I remember sitting in my small group leader’s dorm room as she cried. The women on my hall gathered around and listened as she explained that a friend of hers — a recent graduate from our college — had just been killed in a car accident.
That semester four people affiliated with my university died. Their lives were claimed by car accidents, house fires, and other things I can’t remember; but I do remember the impact their deaths had on me. People around me shouldn’t be dying, I thought, I’m only 19. Why is life so short?
I started thinking about my life’s purpose. I was not guaranteed tomorrow, so what should I be doing today? Why had God granted me to live, when so many experienced “untimely” deaths? What did He want me to do with the little time I had?

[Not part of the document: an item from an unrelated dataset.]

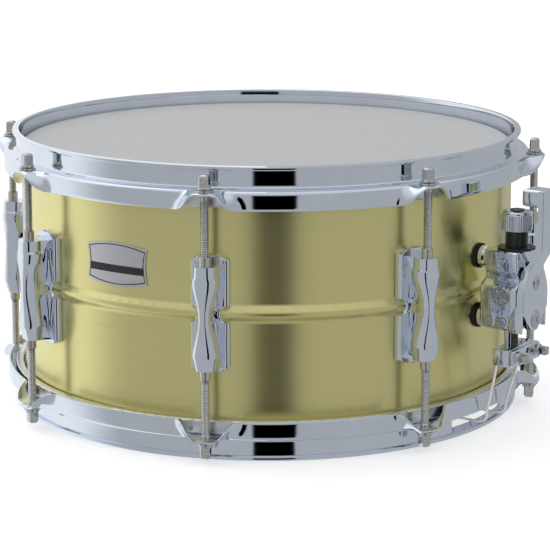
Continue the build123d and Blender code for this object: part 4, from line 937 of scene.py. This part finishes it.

These questions left me unsatisfied with the direction of my life. When I was younger I had dreams of teaching the Bible to unreached tribes through oral stories. As I entered college, those dreams were tempered by the difficulty of linguistics, and the lack of a “Missions” major. So I enrolled in “International Studies,” the closest thing my liberal arts Christian university offered.
But I was unsatisfied.
I’m sad to admit that apathy claimed my heart. I decided I would transfer out of the university I was then attending, but I didn’t care where I would go or what I would study. I felt the shortness of life and forgot the hope of God. I was stuck in an Ecclesiastes’ mindset.
I visited four secular universities and was about to be done with the whole “college-thing,” when my mother insisted I visit Columbia International University. I had no interest in … well, anything, much less visiting another Christian college – until we drove on campus.
It was like driving into a different atmosphere. I felt a change in spirit. The counselors were helpful, and the students were friendly. Many of my credits would transfer, and the campus was beautiful and small. CIU was a family.
After completing my B.A. in Intercultural Studies, I plan on sticking around CIU for my master’s degree in Bible Teaching, and this is all because God led me to CIU. It was here that He used friends and professors to soften my heart so that I would again turn toward Him. God yanked me from my apathy and placed me firmly in an atmosphere that breathes the school’s motto: “to know Him and make Him known.”
CIU’s majors had the ministry focus I longed for, and the experienced teachers I needed. Here I have grown, by God’s grace, and have been transformed into an active ambassador for Christ. I trust God will continue working in my life, and I thank Him often for changing my life through CIU.